Taking Your Welding to the Next Level
After years of doing this, the biggest lesson is that gouging is as much art as science. Understanding the types of gouging in welding, matching them to the job, and paying attention to settings turns frustrating repairs into straightforward ones.
You’re now equipped with practical knowledge on processes, amperages, electrode choices, material handling, and avoiding the mistakes that waste time and money.
Always gouge a little wider and deeper than you think you need, then grind back to perfect. It ensures you hit sound metal every time and gives the new weld the best chance to fuse perfectly. Keep your torch steady, air flowing, and eyes open—your welds will show it.
FAQ: Answering Real Welding Questions on Gouging
How do I choose amperage for carbon arc gouging on different electrode sizes?
Match to manufacturer recommendations, but generally 150-250A for 1/8″, scaling up to 400A+ for larger. Test on scrap—too low causes sticking, too high burns electrodes fast. Use DCEP and good air pressure.
Is plasma gouging better than carbon arc for stainless steel?

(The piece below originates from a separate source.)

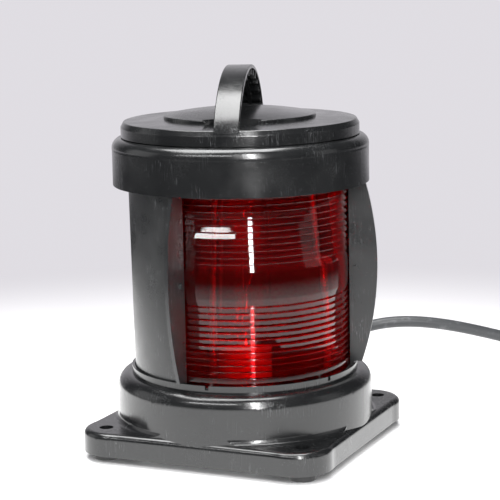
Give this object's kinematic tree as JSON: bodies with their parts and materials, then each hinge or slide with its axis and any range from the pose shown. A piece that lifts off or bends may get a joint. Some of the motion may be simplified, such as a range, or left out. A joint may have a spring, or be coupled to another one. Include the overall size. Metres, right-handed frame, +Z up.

Yes, in most cases. Plasma is cleaner, avoids carbon contamination, produces less slag, and is quieter. Carbon arc works but requires thorough cleaning afterward.
What safety gear is essential for air carbon arc gouging?
Heavy-duty welding leathers, high-shade helmet (12+), ear plugs or muffs, steel-toe boots, gloves, and good ventilation. Sparks fly far—protect everything around you.
Can I gouge aluminum effectively, and with what method?
Plasma gouging is preferred. Carbon arc can work but risks contamination. Clean thoroughly before and after, and use appropriate gas.
How much cleanup is needed after gouging before rewelding?
Depends on method. Plasma often needs minimal grinding. Carbon arc usually requires chipping slag and light grinding to bright metal. Never weld over residue.